Teaching excellence is clearly vital to the success of all ACS colleges and universities, and our Faculty Advancement program will further excellence by encouraging pedagogical experimentation.

We want to continue to develop learning-based pedagogy (such as the process of applying lessons from cognitive science and neuroscience), and blended learning (or technology enhanced teaching). In the last thirty years, advances in cognitive science have greatly increased our understanding of the nuances of learning, and advances in technology have created new opportunities for applying that knowledge. As research and innovation in these areas continue to grow, methods of teaching must be re-evaluated and adjusted accordingly. Therefore we propose a faculty grant program that builds upon our previous initiatives and promotes a generative culture of teaching and learning that continues to renew and invigorate teaching methods in keeping with new advances in the Scholarship of Teaching and Learning (SoTL).

In the past, faculty grants have supported the development of blended learning through workshops that introduced faculty to new technologies as well as specific projects such as flipped classrooms in biology and statistics.   In order to remain competitive, liberal arts institutions must continue to support innovative educational applications of technology.  An informal survey of the technological capabilities of our colleges indicates clearly that much has changed since the first rounds of ACS blended learning grants several years ago.  In particular, all of our colleges now have access to relatively low cost means of providing high quality, two-way audio/video communication that can easily be delivered almost anywhere on campus, while also being easier to use. Our current proposal pays greater attention to the coordination of IT-related issues between campuses.

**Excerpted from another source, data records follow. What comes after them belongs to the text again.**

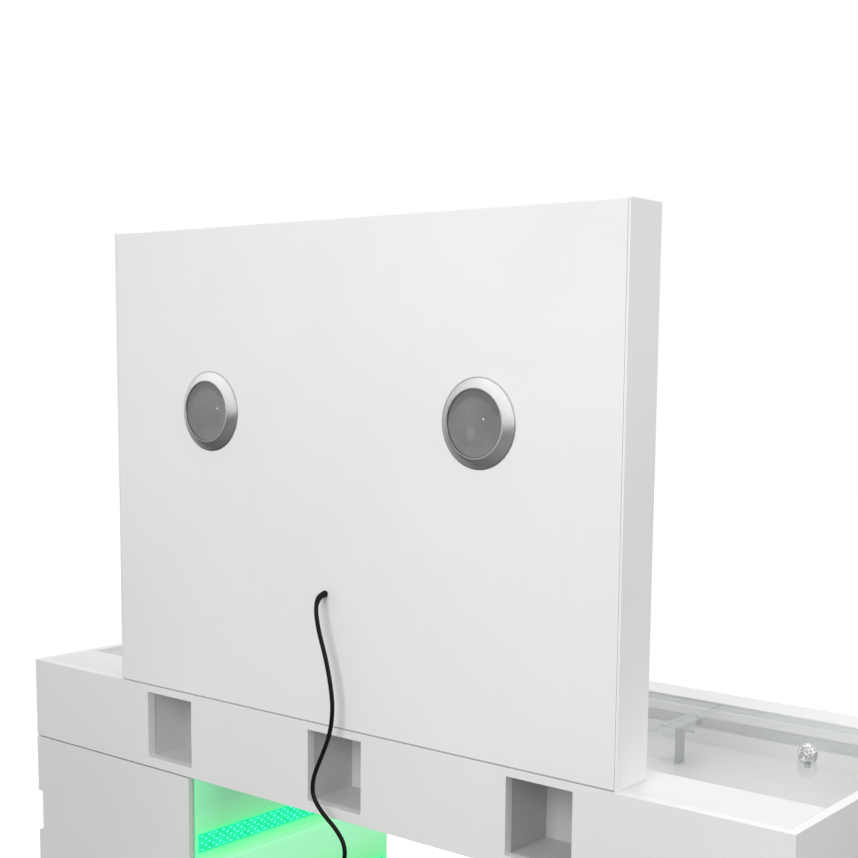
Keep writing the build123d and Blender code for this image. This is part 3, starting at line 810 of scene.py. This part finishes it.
def boxed(name: str) -> tuple[Point, Point, Point]:
    """A CAD node's low corner, high corner and middle as plain points."""
    low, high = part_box(name)
    return (tuple(low), tuple(high), tuple((a + b) / 2 for a, b in zip(low, high)))


# --- camera and mains lead ---


@dataclass
class View:
    """The camera, turned from the front to the right and tipped down."""

    place: Point = (1.4449, -1.8006, 1.4487)
    azimuth: float = 38.122
    elevation: float = 6.849
    roll: float = 0.703
    lens: float = 59.54
    film: float = 36.0
    shift: Pair = (-0.05, 0.12)

    def build(self) -> None:
        """Make the camera and use it."""
        turn, tip, roll = (math.radians(v) for v in (self.azimuth, self.elevation, self.roll))
        forward = Vector((-math.sin(turn) * math.cos(tip), math.cos(turn) * math.cos(tip), -math.sin(tip)))
        level = forward.cross(Vector((0, 0, 1))).normalized()
        upward = level.cross(forward)
        right = level * math.cos(roll) + upward * math.sin(roll)
        up = right.cross(forward)
        data = bpy.data.cameras.new("view")
        data.lens = self.lens
        data.sensor_width = self.film
        data.shift_x, data.shift_y = self.shift
        data.clip_start = 0.01
        camera = Workshop.placed("view", data)
        rows = Matrix((right, up, -forward)).transposed().to_4x4()
        camera.matrix_world = Matrix.Translation(self.place) @ rows
        bpy.context.scene.camera = camera
        log.info("camera placed")


@dataclass
class MainsLead:
    """The mains lead from the housing front to the floor, its coil, its strain relief and its plug."""

    diameter: float = 0.0066
    length: float = 2.489
    y_front: float = -0.2895
    exit_x: float = -0.017
    exit_z: float = 1.102
    flange: float = 0.0015
    coil_centre: Pair = (0.128, -0.3695)
    points_per_turn: int = 16
    relief_length: float = 0.026
    relief_root: float = 0.0052
    relief_tip: float = 0.0038
    relief_rings: int = 40
    relief_facets: int = 28
    relief_ribs: int = 18
    relief_rib: float = 0.00035
    relief_ribbed: Pair = (0.12, 0.9)
    turn_radii: Pair = (0.0408, 0.0342)
    turn_change: float = 0.70
    sleeve_tip: float = 0.0052
    sleeve_root: float = 0.0054
    sleeve_ribs: int = 5
    sleeve_pitch: float = 0.0048
    sleeve_growth: float = 0.0005

    def exit(self) -> Point:
        """The point where the lead leaves the bush."""
        return (self.exit_x, self.y_front - self.flange, self.exit_z)

    def hanging(self) -> list[Point]:
        """Route points from the bush to the start of the coil.

        Returns:
            The points; those of the front are tabled in mm as (x, way out, way down) from the exit.
        """
        low = self.diameter / 2
        near = self.coil_centre[1] - self.turns()[0][0]
        front = [
            (-16.5, 11, 1.5), (-14.5, 20, 7.5), (-12, 25.5, 17.5), (-9, 27.5, 31), (-4, 27, 54), (9, 26, 92),
            (19, 26, 132), (23, 26, 166), (17, 26, 205), (-3, 26, 246), (-19, 26, 279), (-19, 26, 307),
            (3, 26, 329), (30, 26, 346), (50, 26, 370), (44, 27, 405), (40, 28, 450), (24, 29, 510),
            (15, 31, 580), (24, 34, 655), (42, 37, 730), (48, 42, 805), (38, 50, 880), (26, 60, 950),
            (22, 74, 1010), (24, 91, 1054), (32, 108, 1082),
        ]
        points = [self.exit()]
        points += [(x / 1000, self.y_front - out / 1000, self.exit_z - drop / 1000) for x, out, drop in front]
        points += [(0.048, self.y_front - 0.119, low + 0.002), (0.072, self.y_front - 0.122, low),
                   (0.098, near - 0.0005, low), (self.coil_centre[0], near, low)]
        return points

    def turns(self) -> list[Pair]:
        """The radius and height of each turn of the coil."""
        low, step = self.diameter / 2, self.diameter
        wide, narrow = self.turn_radii
        return [(wide, low), (narrow, low), (narrow, low + step), (wide, low + step), (wide, low + 2 * step)]

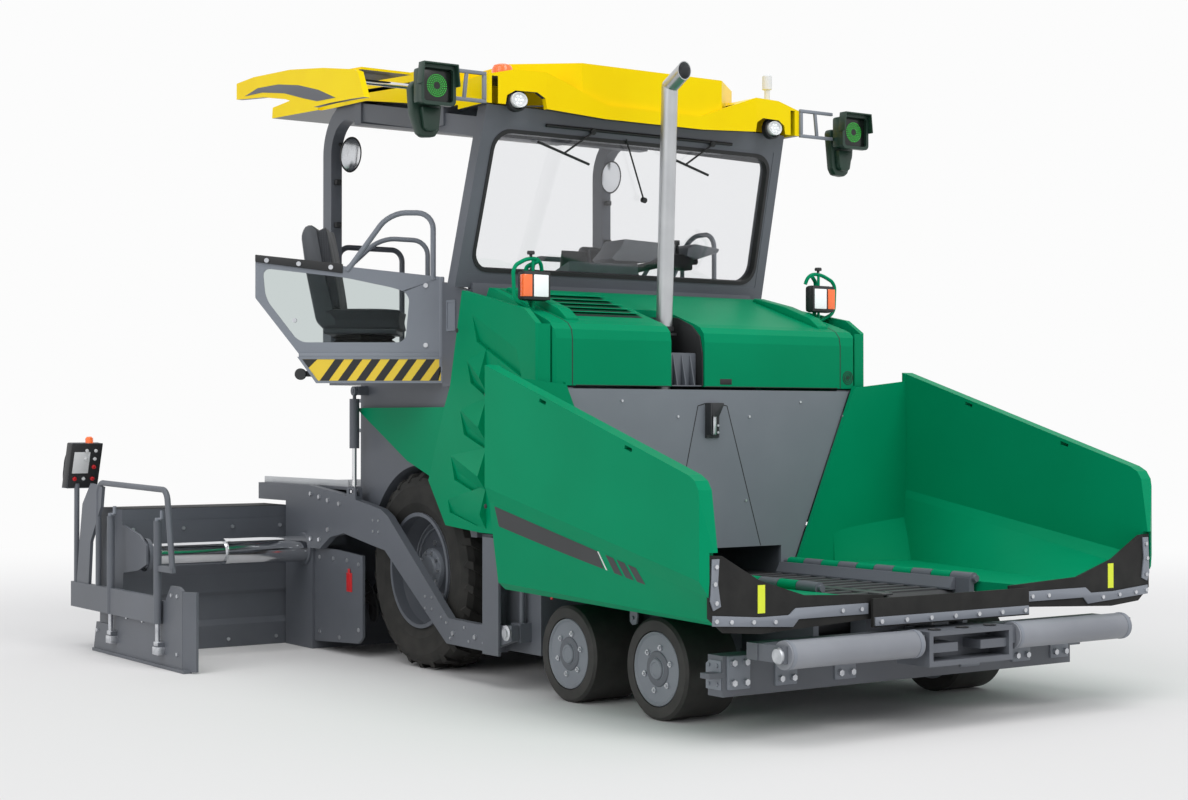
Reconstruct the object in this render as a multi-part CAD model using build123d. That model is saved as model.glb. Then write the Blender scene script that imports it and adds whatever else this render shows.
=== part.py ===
from build123d import *
import os
from math import atan2, cos, degrees, hypot, pi, radians, sin

# Wheeled asphalt paver with an extending screed.
# Millimetres, +X forward (hopper end), +Y to the driver's left, +Z up, ground at Z = 0.
# X is measured from the rear axle while modelling; save() moves every piece so that
# the origin ends up on the ground under the middle of the whole machine.

# ---- driving dimensions ----------------------------------------------------
CLEAR = 5.0                 # air left between pieces that move past each other

# running gear
REAR_R = 685.0              # rear tyre, outside radius
REAR_RIM_R = 392.0          # rear rim, bead seat radius
REAR_W = 380.0              # rear tyre width
REAR_OUT = 1230.0           # rear tyre outer side, from the centre plane
LUG_H = 20.0                # rear tyre lug height
LUG_COUNT = 26
FRONT_R = 297.0             # front wheel radius
FRONT_W = 390.0             # front wheel width
FRONT_OUT = 1290.0          # front wheel outer side, from the centre plane
FRONT_DISC_R = 215.0        # steel disc of a front wheel
BOGIE_X = 2417.5            # middle of each front bogie
BOGIE_BASE = 907.0          # spacing of the two front wheels of a side
KINGPIN_Y = 850.0           # kingpin, from the centre plane
KINGPIN_R = 30.0
STUB_R = 45.0               # stub axle radius

# main frame and tunnel
FRAME_Y = 620.0             # outer face of the frame's side plates
FRAME_T = 40.0
FRAME_REAR = -750.0
FRAME_FRONT = 3480.0
FRAME_BOTTOM = 300.0
TUNNEL_TOP = 950.0
CONVEYOR_Z = 700.0          # top run of the slat conveyors
BEAM_FRONT = 3610.0         # front face of the front cross beam
BEAM_Y = 1387.0
BEAM_Z0 = 225.0
BEAM_Z1 = 450.0
TOW_EYE = (3570.0, 1440.0)   # lashing eyes on the ends of the front beam
TOW_EYE_R = 27.0
TOW_EYE_T = 30.0
CHAIN_REAR = -600.0         # shafts of the slat conveyors
CHAIN_FRONT = 3350.0

# bodywork
BODY_Y = 1250.0             # outer face of the closed bodywork
ARCH_R = REAR_R + 50        # wheel arch radius
ARCH_IN = 812.0             # inner wall of the wheel arch
HOUSING_REAR = -880.0
BULKHEAD_X = 760.0          # wall between platform housing and engine bay
ENGINE_TOP = 1880.0
EXHAUST_X = 1500.0
EXHAUST_R = 55.0
WALL_X = 1760.0             # rear face of the hopper's back wall
WALL_T = 25.0
WALL_TOP = 1936.0
DOOR_T = 40.0
DOOR_Y = 1340.0             # inner face of a door at its hinges
DOOR_PIN = (1735.0, DOOR_Y + 17)
DOOR_SPLAY = 3.2            # the doors spread towards the hopper, degrees
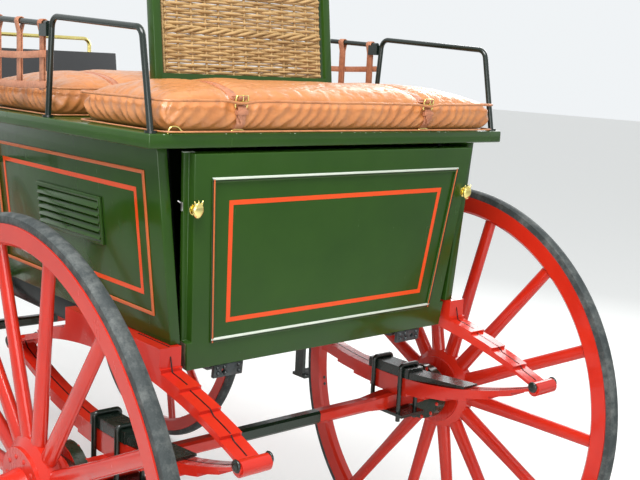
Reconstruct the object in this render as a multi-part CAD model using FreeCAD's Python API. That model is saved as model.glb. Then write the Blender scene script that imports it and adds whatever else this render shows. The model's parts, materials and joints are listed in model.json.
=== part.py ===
import FreeCAD, Part
import math
import os

# A four-wheeled dog cart for one horse: a sprung box body with back-to-back seats, a hinged
# tailboard, a steering forecarriage on a turntable, and a pair of shafts that rest on the ground.
# +X is the cart's right, +Y is forwards and +Z is up. It is modelled with Y = 0 at the rear axle,
# and moved along Y at the end, so that the origin is on the ground at the middle of its length.

V = FreeCAD.Vector
X_AXIS = V(1, 0, 0)
Z_AXIS = V(0, 0, 1)

# ---- wheels ----
REAR_WHEEL_R = 567.0
REAR_TRACK_BEYOND_SPRING = 188.0
REAR_SPOKES = 14
FRONT_WHEEL_R = 505.0
FRONT_TRACK_HALF = 600.0
FRONT_SPOKES = 12
WHEEL_BASE = 1445.0
CAMBER_DEG = 3.2
FIT_GAP = 0.3
TYRE_WIDTH = 30.0
TYRE_DEPTH = 20.0
TYRE_CROWN = 5.0
FELLOE_DEPTH = 45.0
FELLOE_WIDTH = 36.0
FELLOE_CHAMFER = 7.0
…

Despite the importance of new advances in cognitive science, ACS grants for learning-based pedagogies have attracted fewer proposals than other categories.  We believe this reflects faculty misperceptions and a lack of information.  While faculty express enthusiasm over improving their teaching, and often integrate into their teaching many of the concepts introduced through cognitive science, they do not define them in such terms.  They may not describe experiential or engaged learning projects in terms of multisensory learning, or interdisciplinary approaches in terms of the memory processes of the brain.

Innovative Instruction also supports modest faculty grants to support course redesigns for online instruction as well as inclusive pedagogy.